I was a little surprised by my own reaction: I am not a purist, and was never too bothered by the idea of Luhrmann grafting his own aesthetic onto Gatsby in lieu of Fitzgerald’s relatively spare, melancholy prose. But the problem lies not with Luhrmann’s over-the-top visual style but with the fact that that style is all he has added to the story. His movie is so faithful to its source text that I wondered why it needed to exist at all: mostly, I found myself wanting to read the book again. I will never forget that book, but as enjoyable as the film was in the moment, I felt myself forgetting it even as I walked out of the theater.
Because despite sticking so close to the letter of Fitzgerald’s narrative, Luhrmann’s film never quite grasps its central premise, which is the intoxication and inherent emptiness of the American Dream. I’m sure Luhrmann himself would disagree with this assessment: after all, Gatsby’s origin story remains unchanged, and he still dies in pursuit of a phantom. But in this movie, Gatsby and his fate feel more like a single character’s specific neuroses rather than a broad indictment of the entire psyche of the nation. It turns out that you cannot so easily divorce style from substance: in some ways, there is no difference between the two. Fitzgerald’s prose is not so disposable, nor is the slightly off-putting slipperiness of his narrator: Gatsby may yearn for Daisy, but Nick yearns for an idea of America that he believes Gatsby embodies, and which dies along with him.

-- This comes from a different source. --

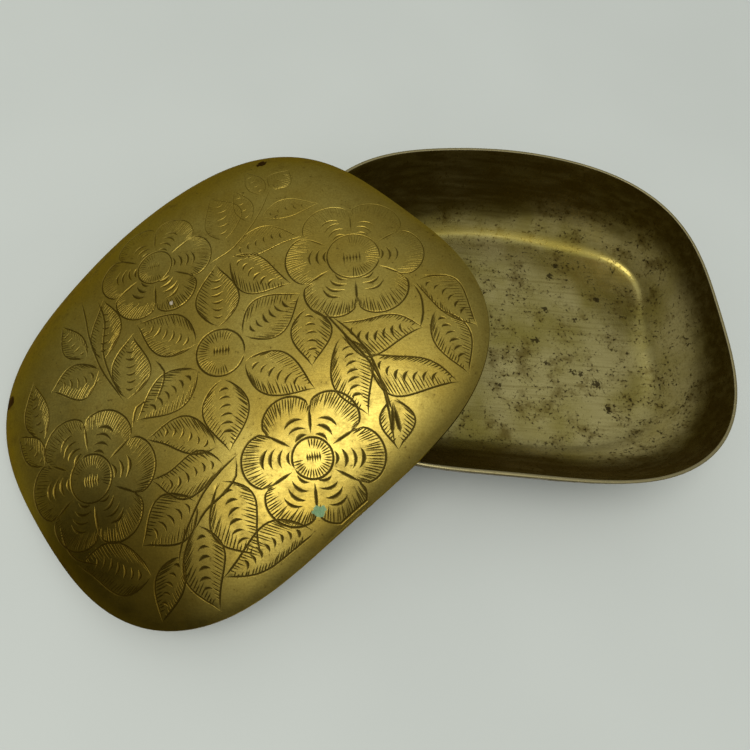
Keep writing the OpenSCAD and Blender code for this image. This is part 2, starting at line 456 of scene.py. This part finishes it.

DiCaprio’s Gatsby may be chasing a dream, but for all his madness, his goals never seem quite empty: who wouldn’t enjoy these over-the-top bachannals? Who wouldn’t want this Daisy, with her big sad eyes and her giddy smile? His failure feels more like a tragedy of circumstance than an inevitability. But Gatsby’s failure is inevitable, because the country’s failure is inevitable — or at least, the country’s dream is inevitable. The dream of perfection, of endless wealth, of a self created out of nothing, will always be proven nothing more than that: a fragile, ephemeral dream, gone in the harsh light of day.